An Algerian court on Thursday released opposition figure Fethi Ghares and his wife under judicial supervision pending an investigation into the alleged insulting of President Abdelmadjid Tebboune and other charges, his lawyer said.

Ghares, a secular leftist opposition figure, was charged with "insulting the president of the republic" and "spreading false news and hate speech through posts on social media", Abdelghani Badi, his lawyer, told AFP.

Messaouda Cheballah, Ghares's wife who is also a political activist, was charged with "partaking" in the main defendant's alleged wrongdoing, Badi added.

Badi said the couple are required to "report to the court every 15 days" pending a trial date.

The couple were also banned from posting information on social media or speaking to the media, said the lawyer, ahead of elections on 7 September.

Fethi Ghares, 49, a former coordinator of the now-banned leftist Democratic and Social Movement party, was arrested on Tuesday by plain-clothes police at his home in the capital Algiers.
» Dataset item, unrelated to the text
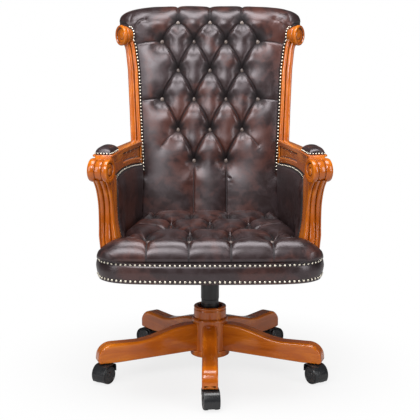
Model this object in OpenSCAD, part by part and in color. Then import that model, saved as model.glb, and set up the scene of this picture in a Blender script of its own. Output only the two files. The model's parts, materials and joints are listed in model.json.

In a video posted on Facebook and titled "Where's Fethi Ghares?", his wife had said police asked her husband to follow them for what they said was "an interrogation" and that he had had no summons order.

Ghares, 49, was previously arrested in 2021 and later sentenced to prison - also on charges including insulting President Tebboune.

In January 2022, he was sentenced to two years behind bars for "harming the person of the president of the republic" and "spreading information that could harm national unity" and public order.

He was released in March 2022 after his sentence was reduced on appeal.

A figure from Algeria's secular leftist opposition, Ghares in 2019 joined the pro-democracy Hirak movement - mass protests that swept veteran president Abdelaziz Bouteflika from power.

His Democratic and Social Movement party - a successor of the Algerian Communist Party - had all its activities indefinitely frozen by the authorities in February 2023.